Una nuova mappa delle pensioni: cosa cambia davvero
La manovra economica in arrivo al Consiglio dei ministri riscrive in modo profondo le regole del sistema previdenziale italiano. Addio a Quota 103, stop a Opzione Donna, revisione dell’Ape sociale e un progressivo allungamento dell’età pensionabile: il governo sceglie la linea della sostenibilità dei conti, ma il prezzo politico e sociale è alto.
Il messaggio è chiaro: si lavora più a lungo e con meno possibilità di uscita anticipata.
Quota 103 e Opzione Donna archiviate
Una delle novità più rilevanti è l’uscita di scena definitiva di Quota 103, misura simbolo delle precedenti stagioni politiche. Dal 2025 non sarà più possibile andare in pensione con 62 anni di età e 41 di contributi. Stessa sorte per Opzione Donna, che consentiva l’uscita anticipata alle lavoratrici con requisiti anagrafici e contributivi ridotti.
La decisione segna un cambio di paradigma: l’anticipo pensionistico non è più considerato sostenibile nel medio periodo, soprattutto in un contesto di invecchiamento della popolazione e di pressione sui conti pubblici.
Ape sociale confermata, ma con tagli
Resta in piedi l’Ape sociale, lo strumento destinato ai lavoratori impegnati in mansioni gravose o usuranti. Tuttavia, anche qui la manovra interviene in senso restrittivo: dal 2033 sono previsti tagli progressivi alle risorse, con una riduzione di 40 milioni annui per gli usuranti e fino a 190 milioni dal 2034 per i lavoratori precoci.
L’accesso resterà possibile dai 63 anni e 5 mesi, ma con una platea più ristretta e fondi sempre più contingentati.
Pensione più lontana: tre mesi in più dal 2028
Il provvedimento introduce un adeguamento graduale dell’età pensionabile all’aspettativa di vita. Non ci sarà un salto immediato, ma un percorso progressivo: un mese in più nel 2027 e tre mesi complessivi a partire dal 2028.

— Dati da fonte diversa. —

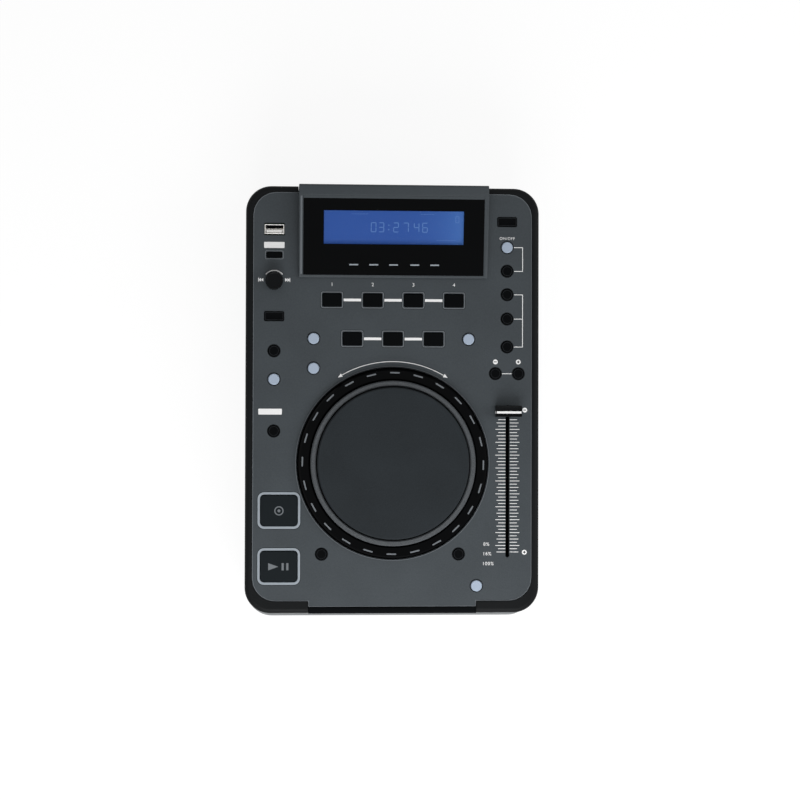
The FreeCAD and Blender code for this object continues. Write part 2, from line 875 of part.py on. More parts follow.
def make_display_housing():
    """Wedge on the deck with a recess for the window, an opening for the screen and a rear skirt."""
    body = new_body("display_housing")
    side = "housing_width / 2"
    profile = [
        ("housing_front", "0"),
        ("skirt_front", "0"),
        ("skirt_front", "0 - bumper_depth"),
        ("half_length", "0 - bumper_depth"),
        ("half_length", "crest_height - crest_bevel"),
        ("half_length - crest_bevel", "crest_height"),
        ("crest_front", "crest_height"),
        ("housing_front", "housing_step"),
    ]
    add(body, f"0 - {side}", side, polygon, profile, plane="YZ_Plane")
    recess = [
        ("window_front", housing_rise("window_front") + " - window_drop"),
        ("window_rear", housing_rise("window_rear") + " - window_drop"),
        ("window_rear", "crest_height * 2"),
        ("window_front", "crest_height * 2"),
    ]
    cut(body, "0 - window_width / 2", "window_width / 2", polygon, recess, plane="YZ_Plane")
    ceiling = "window_drop + housing_wall"
    hollow = [
        ("screen_opening_front", "0"),
        ("crest_front", "0"),
        ("crest_front", housing_rise("crest_front") + f" - ({ceiling})"),
        ("screen_opening_front", housing_rise("screen_opening_front") + f" - ({ceiling})"),
    ]
    inner = "housing_width / 2 - housing_wall"
    cut(body, f"0 - ({inner})", inner, polygon, hollow, plane="YZ_Plane")
    screen = (
        "0 - opening_width / 2",
        "opening_width / 2",
        "screen_opening_front",
        "screen_opening_rear",
    )
    cut(body, "0", "crest_height", box, *screen)
    on_deck(body)


def make_window_layer(name, half_width, front, rear, top_drop, low_drop):
    """A flat piece that lies parallel to the housing's slope, some way below it."""
    body = new_body(name)
    profile = [
        (front, housing_rise(front) + f" - ({low_drop})"),
        (rear, housing_rise(rear) + f" - ({low_drop})"),
        (rear, housing_rise(rear) + f" - ({top_drop})"),
        (front, housing_rise(front) + f" - ({top_drop})"),
    ]
    add(body, f"0 - ({half_width})", half_width, polygon, profile, plane="YZ_Plane")
    on_deck(body)


def make_display():
    """Smoked window in the housing's recess, with the screen module under it."""
    make_window_layer(
        "display_window",
        "window_width / 2 - window_gap",
        "window_front + window_gap",
        "window_rear - window_gap",
        "0",
        "window_drop",
    )
    make_window_layer(
        "lcd_module",
        "screen_width / 2",
        "screen_front",
        "screen_rear",
        "window_drop + seat_gap",
        "window_drop + seat_gap + screen_depth",
    )


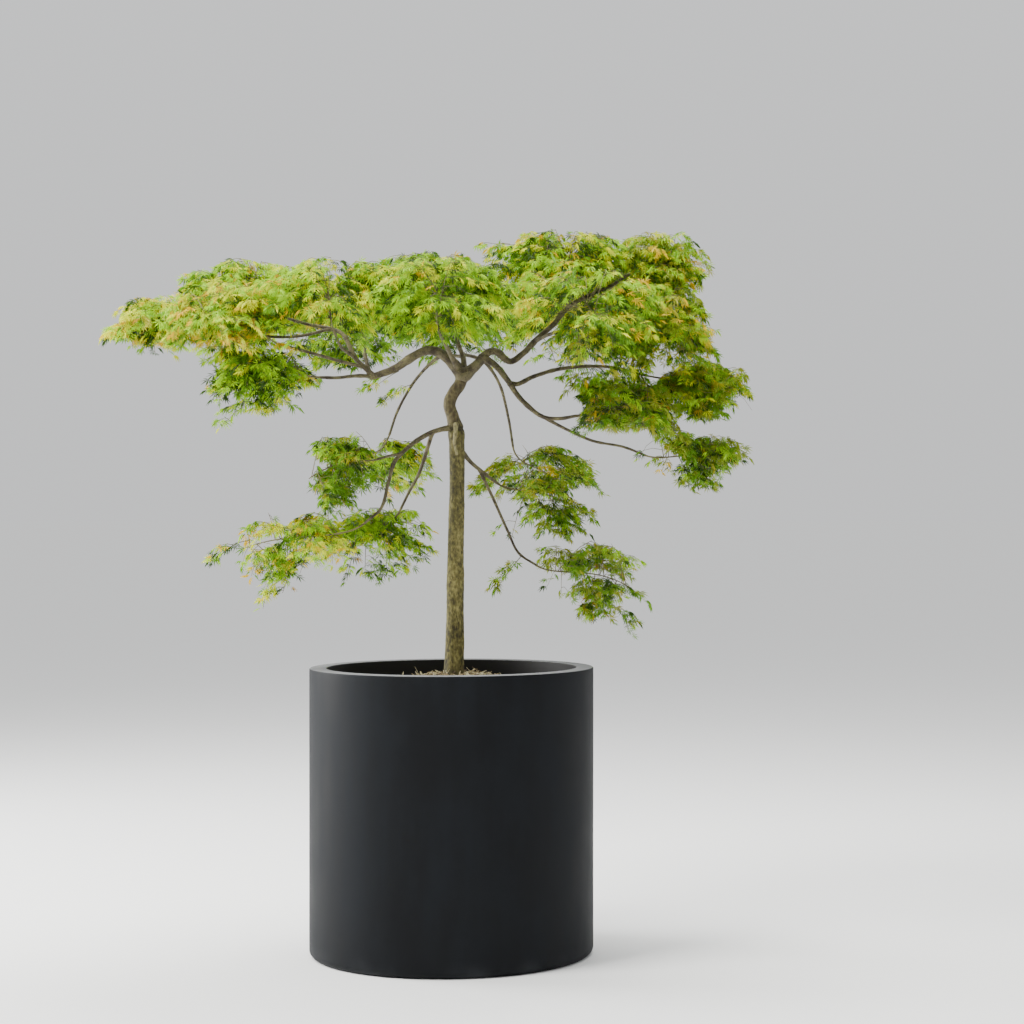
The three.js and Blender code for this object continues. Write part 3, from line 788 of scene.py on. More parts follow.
@dataclass(frozen=True)
class Planter:
    """A tall round planter with a thick flat rim, turned from one profile."""

    diameter: float = 1000.0
    height: float = 1010.0
    rim_width: float = 62.0
    floor: float = 60.0
    foot_fillet: float = 26.0
    rim_fillet: float = 5.0
    sides: int = 288
    foot_steps: int = 12
    rim_steps: int = 7
    outer_rings: int = 30
    inner_rings: int = 12
    underside_rings: tuple[float, float] = (120.0, 360.0)  # these keep its triangles short
    floor_ring: float = 200.0
    uneven: Relief = Relief(260, 0.45, 1)
    uneven_from: tuple[float, float] = (40.0, 120.0)  # heights between which the unevenness starts

    def corner(self, x: float, z: float, radius: float, start: float, steps: int) -> np.ndarray:
        """Points on a quarter circle: x + r cos a and z + r sin a, with a from start on, in degrees."""
        angle = np.radians(np.linspace(start, start + 90, steps))
        return np.stack([x + radius * np.cos(angle), z + radius * np.sin(angle)], -1)

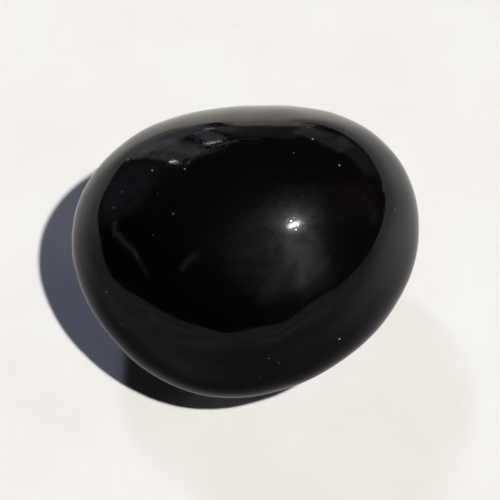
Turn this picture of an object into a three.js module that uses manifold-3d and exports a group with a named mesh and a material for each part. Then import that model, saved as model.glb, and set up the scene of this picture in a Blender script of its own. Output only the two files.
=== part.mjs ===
// A tumbled pebble of black volcanic glass (obsidian), in one solid piece.
//
// Units are millimetres and +Z is up. The pebble lies at rest on a small flat spot worn
// into its underside. Its long axis is X. The origin is on the plane of that flat spot,
// under the middle of the pebble's box.
//
// The shape starts as a ball of evenly spread directions. Each one is pushed out to an
// egg-like body, fuller below than above. Broad shallow faces of the first rough break are
// left in it, with a worn-down ridge between the two halves on the near side. Then the plan
// is made softly three-cornered, both width and height grow towards one end, and the crown
// leans. Last, the pebble rolls forward until its near ridge hangs low.

import Module from 'manifold-3d';
import * as THREE from 'three';
import { mergeVertices } from 'three/addons/utils/BufferGeometryUtils.js';

// Half sizes of the egg-like body, before it leans. The height is given above and below.
const HALF_LENGTH = 14.5;
const HALF_WIDTH = 12.3;
const HEIGHT_ABOVE = 10.1;
const HEIGHT_BELOW = 11.25;

// How boxy the sides are, seen level: 2 is an ellipse, and a lower power is more pointed.
const SIDE_POWER = 1.9;

// The plan bulges at three soft corners, by this share of its radius, the first at this angle.
const CORNER_COUNT = 3;
const CORNER_BULGE = 0.053;
const CORNER_ANGLE = THREE.MathUtils.degToRad(14);

// Shares by which the width and the height have grown at the +X end.
const WIDTH_GROWTH = 0.08;
const HEIGHT_GROWTH = 0.1;

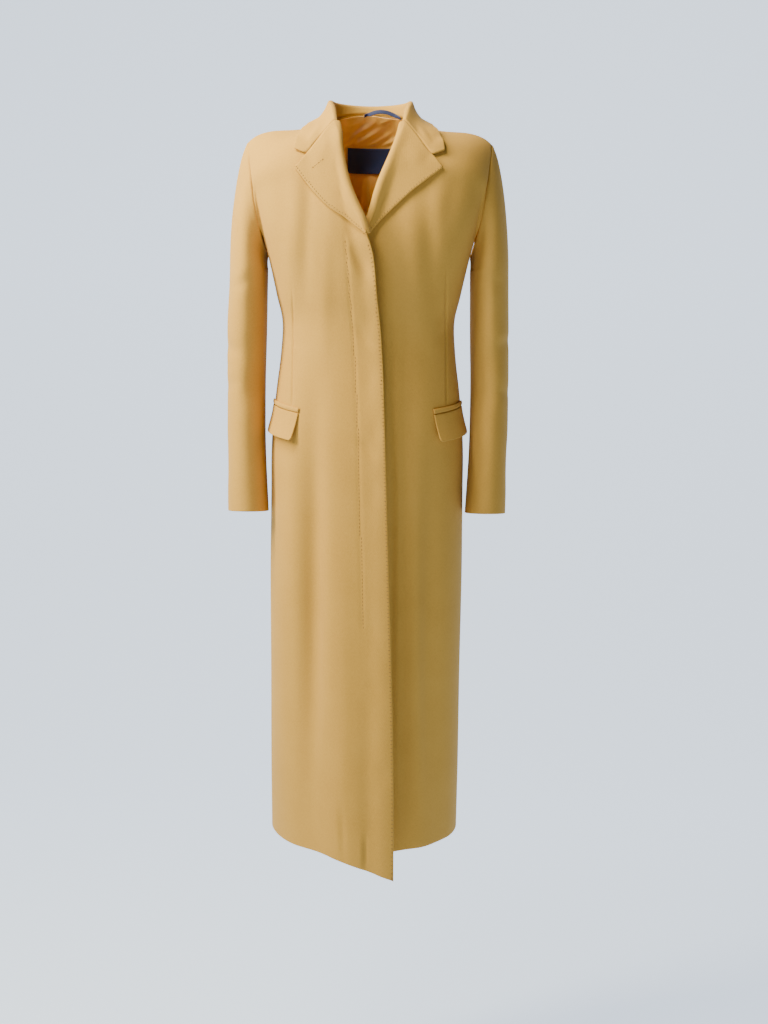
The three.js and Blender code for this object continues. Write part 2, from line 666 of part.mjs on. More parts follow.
// The collar rises from the neck seam, turns over at the fold and falls to its outer edge.
function collar() {
  const line = (key) => {
    const half = COLLAR.map((station) => station[key]);
    const left = half.map(([x, y, z]) => vector(x, y, z));
    const right = half.slice(1).reverse().map(([x, y, z]) => vector(-x, y, z));
    return new THREE.CatmullRomCurve3([...right, ...left], false, "centripetal");
  };
  const seam_line = line("seam");
  const fold_line = line("fold");
  const edge_line = line("edge");
  const body = [-1, 1].flatMap((side) => [
    ...chests[side],
    ...triangles_of(upper_part(backs[side]), side < 0),
  ]);
  const up = vector(0, 0, 1);
  const clearance = DOUBLED_WOOL + FALL_GAP;
  const rows = steps(COLLAR_STATIONS).map((t) => {
    const side = t < 0.5 ? -1 : 1;
    const edge = edge_line.getPoint(t);
    const out = vector().crossVectors(up, fold_line.getTangent(t)).setZ(0).normalize();
    const base = seam_line.getPoint(t);
    base.addScaledVector(out, STAND_SEAT - DOUBLED_WOOL).addScaledVector(up, STAND_CLEARANCE);
    const stand_top = fold_line.getPoint(t).addScaledVector(up, -FOLD_RADIUS);
    stand_top.z = Math.max(stand_top.z, base.z + 1);
    const turn = [0, 0.25, 0.5, 0.75, 1].map((s) => {
      const angle = PI * (1 - 0.75 * s);
      return stand_top
        .clone()
        .addScaledVector(out, FOLD_RADIUS * (1 + cos(angle)))
        .addScaledVector(up, FOLD_RADIUS * sin(angle));
    });
    const from = turn[turn.length - 1];
    const gorge_share = smooth(abs(t - 0.5) * 2, 0.75, 1);
    const fall = [0.25, 0.5, 0.75, 1].map((s) => {
      const hanging = from.clone().lerp(edge, s).addScaledVector(out, FALL_BULGE * sin(PI * s));
      const notch = vector(side * NOTCH.x, 0, NOTCH.z);
      const at_gorge = s > NOTCH_SHARE ? edge.clone() : from.clone().lerp(notch, s / NOTCH_SHARE);
      const { point, normal } = behind(chests[side], at_gorge.x, at_gorge.z);
      const lying = point.clone().addScaledVector(normal, LAPEL_LIFT + DOUBLED_WOOL);
      return clear_of(body, hanging.lerp(lying, gorge_share), clearance);
    });
    return [base, base.clone().lerp(stand_top, 0.5), ...turn, ...fall];
  });
  for (let pass = 0; pass < FALL_RELAXATIONS; pass += 1) {
    for (let i = 1; i < COLLAR_STATIONS; i += 1) {
      for (let j = FALL_COLUMN; j < rows[i].length; j += 1) {
        const middle = rows[i - 1][j].clone().lerp(rows[i + 1][j], 0.5);
        rows[i][j] = clear_of(body, rows[i][j].clone().lerp(middle, 0.5), clearance);
      }
    }
  }
  return wall(trimmed(rows, { top: GORGE_GAP, bottom: GORGE_GAP }), DOUBLED_WOOL, { flip: true });
}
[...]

Una scelta che punta a evitare shock improvvisi, ma che di fatto allunga la permanenza al lavoro per milioni di italiani.
Tfr ai fondi pensione: scatta il silenzio-assenso
Dal 1° luglio, per i nuovi assunti del settore privato, il Tfr finirà automaticamente nei fondi di previdenza integrativa se il lavoratore non esprimerà una scelta esplicita entro 60 giorni. Una mossa che punta a rafforzare il secondo pilastro previdenziale, compensando la progressiva riduzione delle pensioni pubbliche.
Stop al cumulo tra Inps e fondi integrativi
Salta anche la possibilità, prevista in passato, di cumulare pensione pubblica e rendita da fondi integrativi per chi rientra nel sistema contributivo puro. Una norma che, secondo la maggioranza, aveva avuto scarso impatto ma che ora viene definitivamente archiviata.
Le reazioni politiche
Durissima la critica delle opposizioni. “È una manovra che colpisce pensionati e lavoratori, lasciando indietro i più deboli”, ha attaccato Patty L’Abbate (M5S), parlando di un’Italia “che invecchia lavorando di più e guadagnando meno”.
Il governo, dal canto suo, rivendica una scelta di responsabilità: meno scorciatoie, più equilibrio nei conti pubblici.